Nominations for The Game Awards have been announced for 2022, inspiring several articles about various games snubbed. However, there’s one exceptionally crafted game that received no recognition from Geoff Keighley and company, and was even glossed over by said articles. It’s a cruel double blow for a game that deserves much more recognition, and that’s Windjammers 2.
Windjammers 2 was released in January of this year and continues the vital work French development studio and publisher Dotemu has put forth over the past couple of years for taking classic games and breathing new life into them. 2020’s Streets of Rage 4 revitalized a series left in the dust since 1994, while this year, Teenage Mutant Ninja Turtles: Shredder’s Revenge provided a loving and faithful tribute to the TMNT arcade classics of old.
For those not familiar, the original Windjammers, which started life in 1994 as a hybrid of pong, beach volleyball, and the most intense round of frisbee you’ve ever played in your life, grew a cult following over the years. It ended up with a healthy competitive scene in France, and several ports to consoles such as the PS4, Vita, and the Nintendo Switch. But while the ports were solid, the online play was at best functional and at worst unplayable.
This is something Windjammers 2 looked to solve and despite some teething issues at launch, the game went live with an online experience that finally matched up note for note with offline play – the delights of rollback netcode. And what an experience it is. Core gameplay centered on tight controls and lightning-fast reflexes. Brightly coloured characters with smooth animation complimented by a bombastic 80s guitar-fueled soundtrack. A savvy balance of throws and special abilities meaning no matter what your opponent throws at you, if you have the skill, you can send that disc right back. It retains the all-important Neo Geo experience so well you’d be forgiven for thinking this was a console port of an already-released arcade game.
So why was Windjammers 2 snubbed? For one, its January release doesn’t help – compound that with a tidal wave of heavy hitters in the past couple of months, and it’s easy to see why the disc-throwing game isn’t on people’s minds.

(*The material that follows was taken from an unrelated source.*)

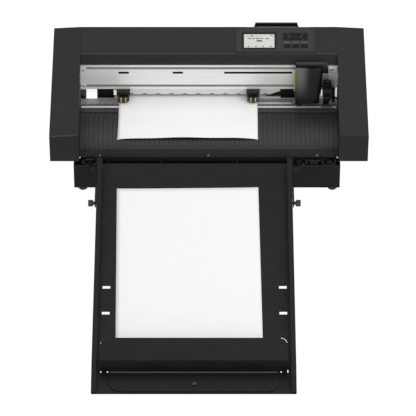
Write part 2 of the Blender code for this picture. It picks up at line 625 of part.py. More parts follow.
hx = STOP_W / 2
stop_prof = [(STOP_FOOT - 0.75, 0.5), (STOP_T - 0.75, STOP_H - 0.6), (506.0, 41.6), (506.0, 43.2),
             (STOP_T + 0.75, STOP_H + 0.7), (STOP_FOOT + 0.75, 2.0), (610.0, 2.0), (610.0, 0.5)]
stopper = make("tray_stopper", [[tray_pt(TRAY_MID + x, t, n) for t, n in stop_prof]
                                for x in (-hx, hx)])
cuts = []
for s in (-1, 1):       # round corners of the front lip, then relief and corners of the flange
    r = 15.0
    corner = [(TRAY_MID + s * (hx - r + r * math.cos(math.radians(a))),
               506 + r - r * math.sin(math.radians(a))) for a in range(10, 81, 10)]
    corner += [(TRAY_MID + s * (hx - r), 500), (TRAY_MID + s * (hx + 4), 500),
               (TRAY_MID + s * (hx + 4), 507 + r)]
    cuts.append(prism_t("corner", corner, 36, 50))
    r, fx = 25.0, 170.5
    edge = [(TRAY_MID + s * fx, 550)]
    edge += [(TRAY_MID + s * (fx - r + r * math.cos(math.radians(a))),
              610 - r + r * math.sin(math.radians(a))) for a in range(0, 85, 12)]
    edge += [(TRAY_MID + s * (fx - r), 620), (TRAY_MID + s * 200, 620),
             (TRAY_MID + s * 200, 550)]
    cuts.append(prism_t("edge", edge, -3, 4))
combine(stopper, cuts)
tabs = [make("tab", [[tray_pt(x + sx, t, n) for t, n in
                      ((STOP_FOOT - 1.5, -1.0), (STOP_FOOT - 1.5, 6.0), (STOP_FOOT - 0.2, 6.0),
                       (STOP_FOOT - 0.2, -1.0))] for sx in (-TAB_HALF, TAB_HALF)]) for x in SLOT_X]
combine(stopper, tabs, "UNION")
hole = turned("c", "t", (TRAY_MID, SCREW_T, -5), [(0, 3.4), (12, 3.4)], 20)
combine(stopper, [hole])
finish(stopper, "tray")
screw = turned("stopper_screw", "t", (TRAY_MID, SCREW_T, 0), [
    (0.4, 2.9), (2.3, 2.9), (2.3, 5.9), (5.2, 5.9), (6.4, 4.2)], 24)
finish(screw, "steel", origin=tray_pt(TRAY_MID, SCREW_T, 2.0), smooth=True)

# cut sheet, laid on the tray a little askew
cx, ct, half_w, half_l = -42.0, 311.5, 148.5, 241.5
turn = math.radians(0.7)
cut = []
for dx, dt in ((-half_w, -half_l), (half_w, -half_l), (half_w, half_l), (-half_w, half_l)):
    cut.append((cx + dx * math.cos(turn) + dt * math.sin(turn),
                ct - dx * math.sin(turn) + dt * math.cos(turn)))
sheet = prism_t("cut_sheet", cut, 0.15, 0.4)
finish(sheet, "paper")
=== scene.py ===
"""Looks of a desktop vinyl cutter with a catch tray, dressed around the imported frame.

Positions are worked out in millimetres: x to the right, b back from the front crease of the
side covers, z up from the floor. The frame itself is in metres, front towards -Y.
"""
import math

import bmesh
import bpy
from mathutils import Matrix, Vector


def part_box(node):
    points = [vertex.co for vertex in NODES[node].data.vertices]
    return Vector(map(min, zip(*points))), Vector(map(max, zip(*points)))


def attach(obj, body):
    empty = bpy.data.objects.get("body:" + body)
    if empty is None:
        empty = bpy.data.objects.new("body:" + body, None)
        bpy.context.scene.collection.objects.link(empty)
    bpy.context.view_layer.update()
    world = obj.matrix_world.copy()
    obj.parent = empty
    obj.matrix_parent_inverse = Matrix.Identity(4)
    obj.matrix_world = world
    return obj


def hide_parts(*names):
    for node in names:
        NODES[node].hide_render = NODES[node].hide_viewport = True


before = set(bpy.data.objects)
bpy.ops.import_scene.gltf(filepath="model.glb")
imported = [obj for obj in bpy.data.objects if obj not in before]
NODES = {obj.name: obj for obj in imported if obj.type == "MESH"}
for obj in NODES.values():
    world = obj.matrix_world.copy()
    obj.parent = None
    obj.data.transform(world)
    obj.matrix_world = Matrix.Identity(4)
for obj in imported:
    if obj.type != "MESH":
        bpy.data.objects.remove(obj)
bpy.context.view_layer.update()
MM = 0.001
B0 = 137.237                    # b 0 lies this far behind the frame's origin
TOP_B, TOP_Z, CREASE_Z = 253.6, 265.0, 171.0    # top edge and front crease of the covers
SLOPE = math.atan2(TOP_Z - CREASE_Z, TOP_B)
TRAY_SLOPE = math.radians(9.04)
TRAY_TOP = (-5.0, 98.7)         # b and z of the tray bed's upper end
CAMERA_TILT = 50.0              # degrees from straight down
CAMERA_X, CAMERA_Y, CAMERA_Z = -0.002, -5.3265, 4.441

# ------------------------------------------------------------------ camera, light and floor
cam_data = bpy.data.cameras.new("camera")
cam_data.lens = 281.25
cam_data.sensor_width = 36.0
cam_data.clip_end = 60.0
cam = bpy.data.objects.new("camera", cam_data)
cam.location = (CAMERA_X, B0 * MM + CAMERA_Y, CAMERA_Z)
cam.rotation_euler = (math.radians(CAMERA_TILT), 0.0, 0.0)
bpy.context.scene.collection.objects.link(cam)
bpy.context.scene.camera = cam
bpy.context.scene.view_settings.view_transform = "Standard"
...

Looking specifically at The Game Awards, though, the Best Sports and Racing Game category has F1 22, FIFA 23, NBA 2K23, Gran Turismo 7, and OlliOlli World. Including FIFA – a series with minimal yearly revisions – is a choice. The Game Awards tends to go for that year’s flashy racing title, meaning GT7 is a likely winner, but I’d argue Windjammers 2 offers a competitive thrill that none of the above can match.
Best Art Direction is heavily and, almost embarrassingly, skewed towards the big-budget triple-A style of production and design. God of War Ragnarök and Horizon Forbidden West are two sides of the same – admittedly impressive-looking – coin and you could argue Stray could pass for an SIE production. Windjammers 2 continues Dotemu’s work of taking impressive pixel-art visuals and adding a sumptuous, hand-drawn, modern-day comic book sheen. There are many delicate touches, like the frisbee coming closer to the screen during an overhead lob or the sheer fire produced from special throws. The game really does pop off the screen, assisted by a blistering 60 FPS.
It’s also painful to see the revamped soundtrack lose a spot on the Best Score and Soundtrack category to Metal: Hellsinger, which is filled to the brim with Scandinavian metal, which is – let’s be honest – the worst kind of metal. Maybe Dotemu could have squeaked in a nomination if it had also booked Hozier to blast out a few tunes for the game.
The most significant point of contention – especially when you look at the contenders for Game of the Year – is a single-player campaign that feels stripped to the bare bones regarding content. If you’re looking for a meaningful character backstory or expecting someone to get thrown into a volcano – look elsewhere. However, crucially, the game retains the original’s spirit in that it shines brightest in local co-op and with a worthy opponent. You could argue that if the game were to be an actual Game of the Year contender, it should excel in single-player mode, but all that tells me is you’ve never been to the arcades.
Admittedly, Dotemu left several design choices on the chopping board that could have made the game more approachable to casuals, especially with the Game Pass option. Instead, it focused on the one thing that matters with a game like Windjammers 2: gameplay.
And if you focus on this core element alone, nothing else this year touches the exhilaration of high-octane disc throwing.